You open the book to colorful backdrops and prints that do not overwhelm the eye but rather complement one another and add to the excitement and energy of the text. Vinton organizes recipes by the ingredient she wants to showcase, from apples to watermelon, discussing the different varieties that work best with specific techniques and making storage recommendations based upon the fruit or vegetable’s particular qualities. She goes into detail about blanching, making granita, categorizing jams and jellies by the fruits’ pectin levels, and illustrates each step with drawings of their technique. Her recipe for Curried Cauliflower brings color and flavor to a vegetable often seen as boring in appearance and bland in flavor. The Roasted Garlic is perfect to have around for adding to goat cheese to create a dynamic spread or eaten simply on its own atop a lightly-buttered slice of toast.

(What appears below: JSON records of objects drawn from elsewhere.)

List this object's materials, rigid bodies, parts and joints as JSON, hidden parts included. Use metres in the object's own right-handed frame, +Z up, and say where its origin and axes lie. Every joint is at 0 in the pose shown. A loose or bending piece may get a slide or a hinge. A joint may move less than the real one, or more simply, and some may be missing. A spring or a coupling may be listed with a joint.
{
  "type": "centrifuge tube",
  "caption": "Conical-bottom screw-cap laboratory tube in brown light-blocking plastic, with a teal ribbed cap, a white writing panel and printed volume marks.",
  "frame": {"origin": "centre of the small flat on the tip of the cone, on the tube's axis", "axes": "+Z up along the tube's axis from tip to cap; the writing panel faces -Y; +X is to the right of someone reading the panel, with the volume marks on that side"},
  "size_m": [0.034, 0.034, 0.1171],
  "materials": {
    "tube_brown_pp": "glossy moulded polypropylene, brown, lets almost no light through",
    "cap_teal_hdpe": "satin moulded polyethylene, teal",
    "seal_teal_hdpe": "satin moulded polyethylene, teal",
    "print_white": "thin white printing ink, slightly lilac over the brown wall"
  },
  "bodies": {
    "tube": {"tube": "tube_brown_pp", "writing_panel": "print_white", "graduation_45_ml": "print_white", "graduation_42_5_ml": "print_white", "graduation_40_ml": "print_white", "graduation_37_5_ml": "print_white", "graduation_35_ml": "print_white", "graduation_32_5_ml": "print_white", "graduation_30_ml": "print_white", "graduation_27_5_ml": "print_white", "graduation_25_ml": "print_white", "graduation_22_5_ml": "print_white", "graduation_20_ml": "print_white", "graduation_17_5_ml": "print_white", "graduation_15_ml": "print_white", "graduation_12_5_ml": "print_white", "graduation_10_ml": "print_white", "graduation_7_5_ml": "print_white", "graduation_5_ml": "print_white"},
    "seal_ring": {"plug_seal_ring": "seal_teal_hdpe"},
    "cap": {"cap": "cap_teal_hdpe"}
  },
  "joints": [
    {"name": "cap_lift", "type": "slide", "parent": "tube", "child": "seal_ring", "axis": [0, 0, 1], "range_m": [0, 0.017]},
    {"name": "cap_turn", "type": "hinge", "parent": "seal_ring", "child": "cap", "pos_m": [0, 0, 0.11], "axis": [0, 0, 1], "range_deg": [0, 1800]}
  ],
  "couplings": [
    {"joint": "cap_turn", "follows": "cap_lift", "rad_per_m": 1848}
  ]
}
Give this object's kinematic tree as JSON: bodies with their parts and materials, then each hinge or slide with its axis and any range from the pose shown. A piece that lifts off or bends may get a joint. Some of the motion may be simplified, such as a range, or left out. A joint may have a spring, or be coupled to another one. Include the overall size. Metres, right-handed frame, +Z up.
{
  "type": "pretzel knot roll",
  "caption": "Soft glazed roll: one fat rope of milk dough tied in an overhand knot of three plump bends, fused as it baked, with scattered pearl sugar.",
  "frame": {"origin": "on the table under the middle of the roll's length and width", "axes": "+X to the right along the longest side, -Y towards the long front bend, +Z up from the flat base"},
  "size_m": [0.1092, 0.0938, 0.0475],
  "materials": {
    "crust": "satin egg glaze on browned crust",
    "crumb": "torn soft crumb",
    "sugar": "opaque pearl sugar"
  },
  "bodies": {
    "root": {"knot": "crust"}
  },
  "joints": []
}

This isn’t a book only about recipes, but one that focuses also on how putting up food contributes to a sustainable agriculture. She says that canning is one of the most effective ways of getting the most from growing your own food. Vinton is an advocate for the benefits of preserved foods that allow you to lock in the flavor of the warmer months’ bounty. She emphasizes the simplicity in this method of cooking and discusses canning as a crucial component in the slow food movement. It supports both the producer and consumer while being respectful to the environment throughout the process


Vinton attributes the recipes’ development to both her Polish and Southern roots, basing the flavor combinations on the traditions of both these backgrounds. However, it is working with her dual heritage as well as the collaborative effort of both creativity and science that makes these preservations delicious and safe to eat. This book is exactly what you need to harness the beauty and warmth of summer so that you may enjoy it all winter long.